Rencontres de l’Arp : Concorde française autour de la création

© Susy Lagrange

La table ronde explorant l’avenir du paysage audiovisuel à l’horizon 2030 a donné l’occasion à d’incontournables financeurs et diffuseurs de témoigner de leur foi et engagement auprès du cinéma français. 

S’engager plus longtemps…

« Éviter une destruction de valeur : c’est le sujet qui doit nous obséder », d’après Maxime Saada. Si le président du directoire du groupe Canal+ se réjouit de la récente fin de la grève des acteurs aux États-Unis [voir p.5], il pointe toutefois la responsabilité des plateformes dans ce conflit. « Historiquement, les networks américains finançaient la création, leurs revenus publicitaires étaient redistribués aux talents. Les plateformes ont tué le système en tuant les audiences. Le manque d’attention peut créer une destruction de valeur massive. » 

Le dirigeant français peut, lui, s’enorgueillir des 200 M€ que son groupe investit dans le cinéma français, supérieurs de « 70 M€ environ à nos obligations ». Un “surengagement” assumé, « avec plaisir et bonheur », « parce que le cinéma français a beaucoup de valeur », et que le groupe espère pouvoir agréger avec les obligations d’OCS, qu’il a acquis plus tôt dans l’année.

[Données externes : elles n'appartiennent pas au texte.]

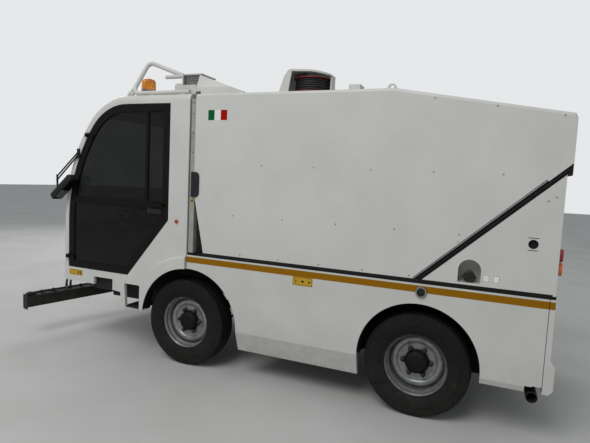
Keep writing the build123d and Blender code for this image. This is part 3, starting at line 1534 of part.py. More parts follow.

Du reste, pour répondre à certaines voix remettant en cause la politique nataliste de la production nationale, le dirigeant estime que « le malthusianisme n’est pas la solution. C’est parce qu’il y a beaucoup de films qu’il y en a des bons ». Le premier financeur du cinéma français se déclare d’ailleurs prêt à proroger ses accords avec les organisations professionnelles pour 5 ans. « Trois ans, c’est trop court, nous devons pouvoir nous inscrire dans la durée. Car au-delà de l’acquisition des films, nous avons toute une éditorialisation et mise en valeur à construire. » 

… saisir le momentum…

France Télévisions non plus n’imagine pas son avenir sans le septième art. « D’ici 2030, notre première antenne sera notre plateforme, et notre transformation digitale est impossible sans le cinéma », déclare Stéphane Sitbon-Gomez. Le directeur des antennes et des programmes de France Télévisions se dit, dès lors, « favorable à tout ce qui préserve la salle et Canal+ ». Or, selon le dirigeant de la télévision publique, à l’heure où s’annoncent des baisses significatives de contenus du côté des États-Unis et que France Télévisions – qui négocie actuellement son contrat d’objectifs et de moyens – bénéficie d’une visibilité exceptionnelle sur 5 ans, « il y a un momentum à saisir pour sécuriser le financement de la création ». 

… et s’adapter aux complexités

Face à ces diffuseurs et financeurs historiques, la productrice et vice-présidente déléguée de l’Union des producteurs de cinéma Isabelle Madelaine souligne quelques problématiques créées par la bascule du linéaire vers le délinéaire, notamment en matière de valorisation replay et VOD des pré-achats cinéma. De son côté, Edouard Mauriat, producteur et président Cinéma du Syndicat des producteurs indépendants note que les accords à signer doivent prendre en compte toutes les multiplicités et complexités des modèles, notamment SVOD (payant, avec ou sans pub…). Le monde dans lequel les diffuseurs diffusaient en fonction de leurs obligations étant révolu, « il nous faut intégrer des modèles hybrides et inventer de nouvelles modalités », dégagées de la pesanteur des systèmes de décrets. Le tout, comme le rappelle le directeur des antennes de France Télévisions, dans un « esprit de concorde où personne ne cherche à gagner les uns contre les autres ». Et d’où tout le monde sort gagnant.